Conversely, if management becomes cautious about the 2027 supply-demand balance, or if the pace of capital expenditure increases faster than profit improvement, investors will reassess the quality of this cycle. The dangerous moment for the memory industry is often not when demand immediately disappears but when supply expansion begins to alter future price expectations.
The contradiction in the current market lies here: AI memory has not yet been falsified, but valuations are already demanding more frequent and explicit evidence. Micron does not need to prove the existence of AI demand; the market has long believed in this. What it needs to prove is that demand strength, supply constraints, and price elasticity are still sufficient to support the already high pricing.

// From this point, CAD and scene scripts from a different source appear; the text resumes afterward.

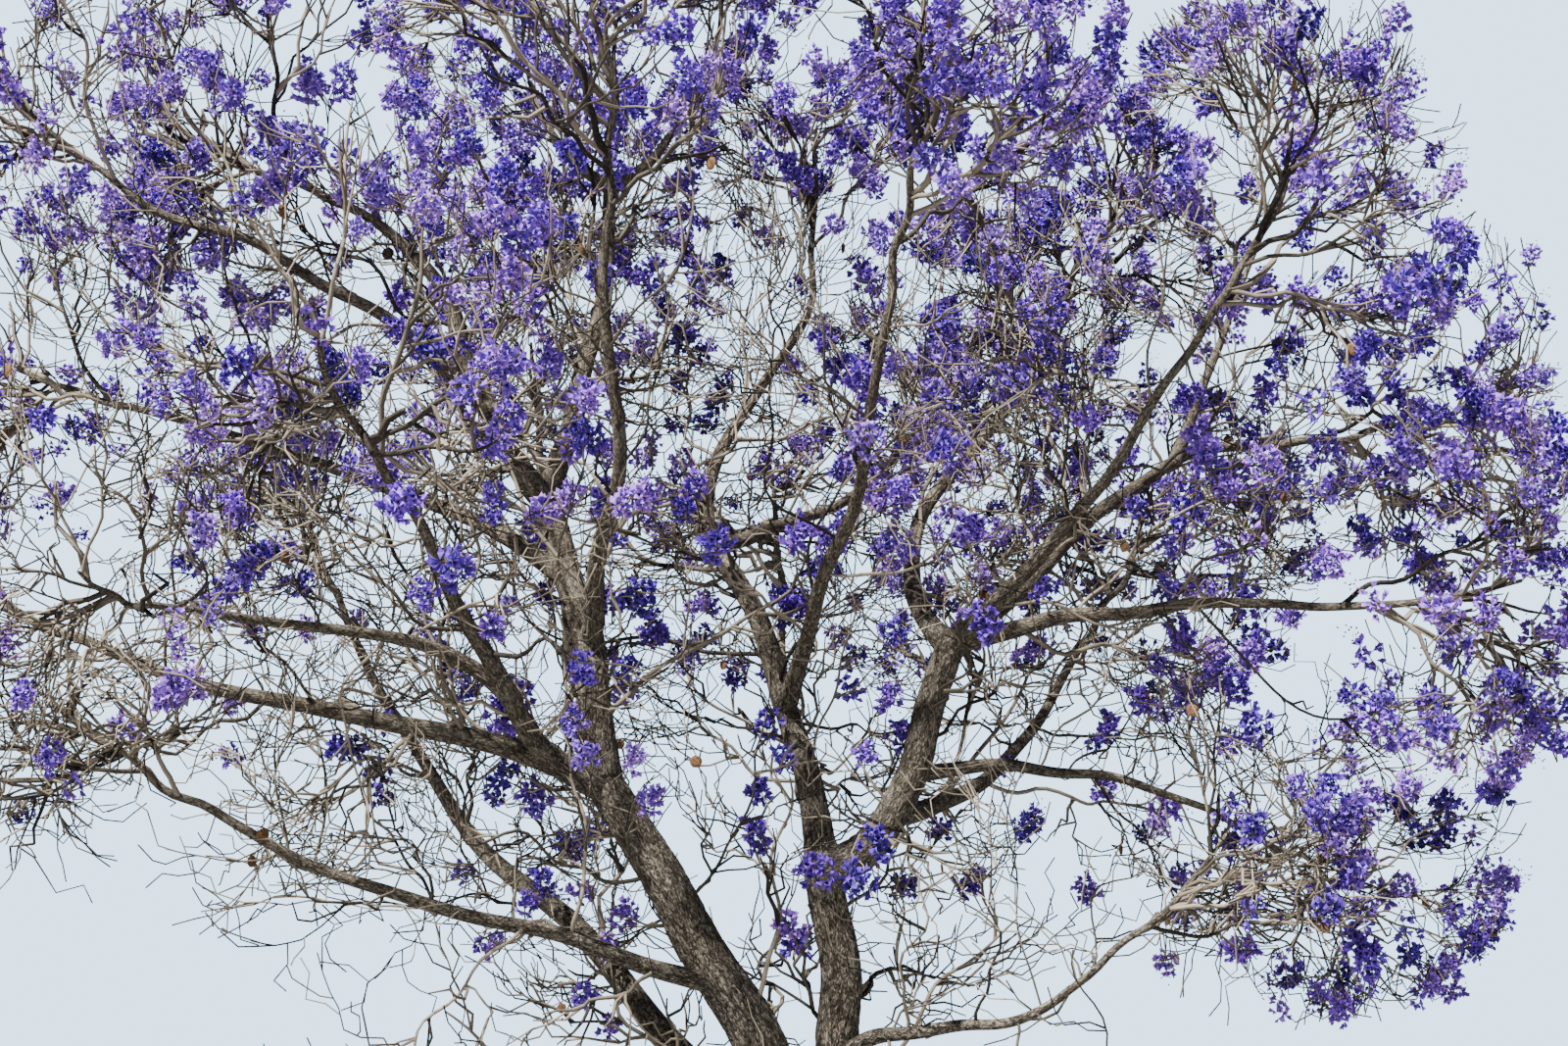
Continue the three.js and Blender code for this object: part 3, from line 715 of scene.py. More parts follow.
def bloom_at(point):
    """Blossom is thickest high up and on the right, and thin low down on the left."""
    rise = (point[2] - CROWN_MIDDLE[2]) / CROWN_RADII[2]
    right = (point[0] - CROWN_MIDDLE[0]) / CROWN_RADII[0]
    return BLOOM_MIDDLE + BLOOM_RISE * rise + BLOOM_RIGHT * right


def has_spray(twig, share):
    """The CAD rule's own draw for whether a twig ends in blossom."""
    draw = draws_from(twig.seed)
    draw()
    draw()
    return draw() <= bloom_at(twig.points[-1]) * share


print("bloom low on the left and high on the right:", [
    round(bloom_at(CROWN_MIDDLE + side * CROWN_RADII / 2), 2) for side in (-1, 1)
])

# %% Grow every mass
stems, branches, twigs, sprigs, sprays = [], [], [], [], []


def grow_spray(space, twig, share=1.0):
    """Sprigs along a twig. Together they are one spray, which blooms or stays bare."""
    tips = [twig]
    kind = WHIP if twig.points[-1][2] > WHIPS_ABOVE else SPRIG
    for k in range(kind["count"]):
        sprig = grow_side(kind, space, twig, k, child_seed(twig.seed, k))
        if sprig is not None:
            sprigs.append(sprig)
            tips.append(sprig)
    sprays.append((space, twig, tips, has_spray(twig, share)))


for i, row in enumerate(BOUGHS):
    bough, space = limbs[row[0]], spaces[i]
    seed = FIRST_SEEDS["mass"] + FIRST_SEEDS["mass_step"] * i
    start = bough.tip + bough.end_way * JOINT_GAP
    own = limb_names.index(row[0])
    length, radius = space.reach * STEM["length"], float(bough.radius_at(1.0))
    stem = grow_twig(STEM, space, own, start, bough.end_way, length, radius, seed)
    stem.refine(start)
    stems.append(stem)
    for j in range(BRANCH["count"]):
        branch = grow_side(BRANCH, space, stem, j, child_seed(seed, j))
        if branch is None:
            continue
        branches.append(branch)
        for k in range(TWIG["count"]):
            twig = grow_side(TWIG, space, branch, k, child_seed(branch.seed, k))
            if twig is not None:
                twigs.append(twig)
                grow_spray(space, twig)
        grow_spray(space, branch)
    grow_spray(space, stem)
print("stems, branches, twigs, sprigs:", [len(kind) for kind in (stems, branches, twigs, sprigs)])

# %% [markdown]
# ## Branches inside the crown
# Inside the crown of a real jacaranda, thin winding branches leave the leaders and boughs all along
# their length, and most of them are bare. Scattering them over the limbs' faces would lose their
# seeds, so they follow the same rule: each starts at a seeded place on its limb, strays, lifts to
# the light, and carries twigs and sprigs. A few of them bloom, more of them high in the crown.

# %% Inner branches
INNER = {
    "thin": 0.55, "steps": 5, "lift": 0.9, "wander": 0.48, "fine": 85, "bend": 0.03, "shown": 1.05,
}
INNER_SPREAD = (42, 82)
INNER_SPACING = 230
INNER_LENGTH = (600, 1900)
INNER_RADIUS = (9, 19)
INNER_THICKEST = 0.3
INNER_FIRST = 0.16
INNER_LIFT = 0.25
INNER_FARTHEST = 0.98
INNER_BLOOM = (0.15, 0.23)
INNER_BLOOM_HEIGHTS = (5300, 7000)
INNER_FULLNESS = 1.25
INNER_TWIG = {**TWIG, "count": 4, "first": 0.2, "wander": 0.5}
INNER_TWIG_UNIT = 1100
SHOOT_SEED_STEP = 7919
ALONG_STEP = 0.01
WHOLE_CROWN = 9000
crown = Space(CROWN_MIDDLE, WHOLE_CROWN, INNER_TWIG_UNIT, 1.0, INNER_FULLNESS)


def inner_bloom(twig):
    """The share of inner twigs that bloom: few low in the crown, more high up."""
    return between(INNER_BLOOM, share_of(INNER_BLOOM_HEIGHTS, twig.points[-1][2]))


inner_branches = []
for number, limb in enumerate(limbs.values()):
    if limb.name == "trunk":
        continue
    for k in range(round(limb.length * (1 - INNER_FIRST) / INNER_SPACING)):
        seed = FIRST_SEEDS["shoot"] + FIRST_SEEDS["shoot_step"] * number + k * SHOOT_SEED_STEP
        draw = draws_from(seed)
        share = between((INNER_FIRST, INNER_FARTHEST), draw())
        start, ahead = limb.at(np.array([share, share + ALONG_STEP]))
        way = unit(ahead - start)
        side = unit(turned(sideways(way), way, draw() * math.tau) + UP * INNER_LIFT)
        spread = math.radians(between(INNER_SPREAD, draw()))
        heading = unit(way * math.cos(spread) + side * math.sin(spread))
        length = between(INNER_LENGTH, draw())
        radius = min(between(INNER_RADIUS, draw()), float(limb.radius_at(share)) * INNER_THICKEST)
        branch = grow_twig(INNER, crown, number, start, heading, length, radius, seed)
        if branch is None:
            continue
        branch.refine(start)
        inner_branches.append(branch)
        for j in range(INNER_TWIG["count"]):
            twig = grow_side(INNER_TWIG, crown, branch, j, child_seed(seed, j))
            if twig is not None:
                twigs.append(twig)
                grow_spray(crown, twig, inner_bloom(twig))
        grow_spray(crown, branch, inner_bloom(branch))
print("inner branches:", len(inner_branches), "twigs:", len(twigs), "sprigs:", len(sprigs))

# %% [markdown]
# ## Bark
# Old jacaranda bark is grey-brown and cracked into long plates. Higher up it is smoother and paler.
# A picture of bark could be wrapped round the wood, but it would stretch and repeat, and noise does
# neither. The cracks must run along the limb, so the pattern can't read plain object coordinates.
# Each swept limb carries a vector called grain: its place across the limb, and its place along the
# limb shortened, so that noise on it comes out drawn out along the wood.

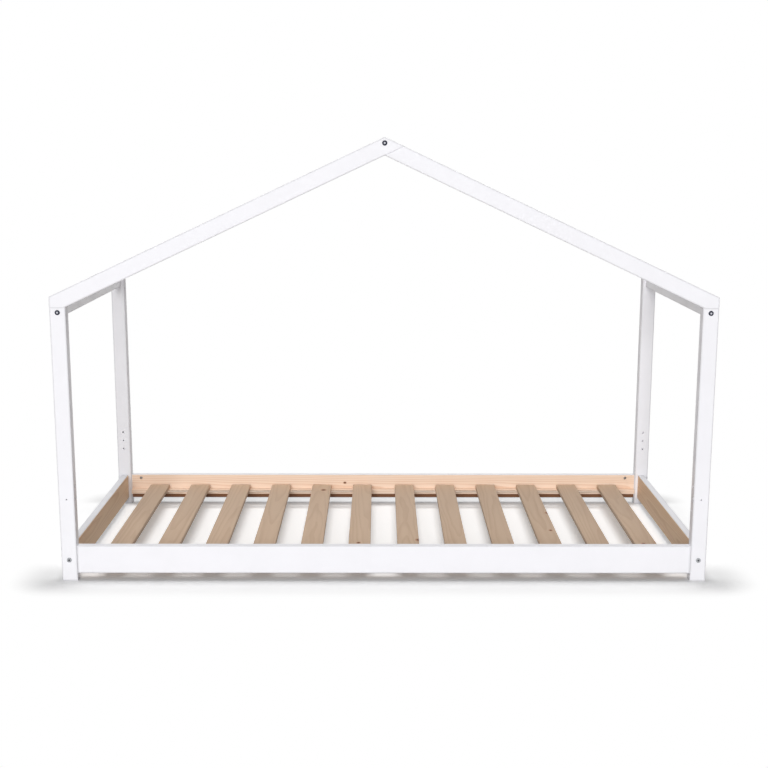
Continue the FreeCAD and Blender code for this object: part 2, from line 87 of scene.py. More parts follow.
def makeCamera(look):
    data = bpy.data.cameras.new("camera")
    data.sensor_width = look["sensorWidth"]
    data.lens = look["focalPixels"] * look["sensorWidth"] / look["imageSide"]
    data.shift_y = (look["axisRow"] - look["imageSide"] / 2) / look["imageSide"]
    camera = bpy.data.objects.new("camera", data)
    bpy.context.scene.collection.objects.link(camera)
    turn = Euler((math.pi / 2 - look["down"], 0, look["turn"])).to_matrix()
    roll = Matrix.Rotation(look["roll"], 3, "Z")
    camera.matrix_world = Matrix.Translation(look["position"]) @ (turn @ roll).to_4x4()
    bpy.context.scene.camera = camera


makeCamera(cameraView)
print("camera placed")


# Short ways to add shader nodes. A given value is either a plain value or another node's output.

def put(tree, kind, inputs=None, **settings):
    made = tree.nodes.new("ShaderNode" + kind)
    for name, setting in settings.items():
        setattr(made, name, setting)
    for key, given in (inputs or {}).items():
        give(tree, made.inputs[key], given)
    return made


def give(tree, socket, given):
    if isinstance(given, bpy.types.NodeSocket):
        tree.links.new(given, socket)
    else:
        socket.default_value = given


def calc(tree, operation, *values):
    return put(tree, "Math", dict(enumerate(values)), operation=operation).outputs[0]


def vectorCalc(tree, operation, *values):
    made = put(tree, "VectorMath", dict(enumerate(values)), operation=operation)
    return made.outputs["Value" if operation == "LENGTH" else "Vector"]


def smallest(tree, values):
    least = values[0]
    for value in values[1:]:
        least = calc(tree, "MINIMUM", least, value)
    return least


def clamped(tree, value):
    return put(tree, "Clamp", {0: value}).outputs[0]


def split(tree, vector):
    return put(tree, "SeparateXYZ", {0: vector}).outputs


def join(tree, *parts):
    return put(tree, "CombineXYZ", dict(enumerate(parts))).outputs[0]


def objectPlace(tree):
    return put(tree, "TexCoord").outputs["Object"]


def noise(tree, point, scale, detail=2.0, roughness=0.5):
    inputs = {"Vector": point, "Scale": scale, "Detail": detail, "Roughness": roughness}
    return put(tree, "TexNoise", inputs).outputs["Fac"]


def stretchedNoise(tree, point, waves, detail, roughness):
    return noise(tree, vectorCalc(tree, "MULTIPLY", point, waves), 1.0, detail, roughness)


def remap(tree, given, low, high, toLow=0.0, toHigh=1.0):
    inputs = {"Value": given, "From Min": low, "From Max": high, "To Min": toLow, "To Max": toHigh}
    return put(tree, "MapRange", inputs, interpolation_type="SMOOTHSTEP").outputs[0]


def blendColours(tree, share, first, second):
    # A Mix node has its colours in sockets 6 and 7, and the blend comes out of its third output.
    made = put(tree, "Mix", data_type="RGBA")
    give(tree, made.inputs[0], share)
    give(tree, made.inputs[6], (*first, 1) if isinstance(first, tuple) else first)
    give(tree, made.inputs[7], (*second, 1) if isinstance(second, tuple) else second)
    return made.outputs[2]


def blendValues(tree, share, first, second):
    return put(tree, "Mix", {0: share, 2: first, 3: second}, data_type="FLOAT").outputs[0]


def newMaterial(name):
    material = bpy.data.materials.new(name)
    material.use_nodes = True
    tree = material.node_tree
    return material, tree, tree.nodes["Principled BSDF"]


def raiseSurface(tree, shader, height, strength, distance):
    inputs = {"Height": height, "Strength": strength, "Distance": distance}
    give(tree, shader.inputs["Normal"], put(tree, "Bump", inputs).outputs[0])


# Wood. The figure is worked out along u, the run of the grain, v across it and w through the board.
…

This is also the common problem facing the entire semiconductor sector. NVIDIA, TSMC, memory manufacturers, and Asian tech stocks all trade on the same AI infrastructure chain. As long as the key links in the chain continue to exceed expectations, the sector's rebound may be interpreted as the end of the pullback; but if guidance starts to become cautious, or if the market finds that profit improvement is not keeping up with valuations, the rebound may just be a technical repair before the trend weakens.
Until this answer is revealed, the rebound in Asian tech stocks can only be seen as a repair. For investors holding MU, Samsung Electronics, SK Hynix, and broader AI infrastructure assets, daily price movements are not the main focus; whether Micron can convert high supply visibility into higher guidance and turn demand strength into higher profit margins is the validation point for whether this semiconductor trade can continue.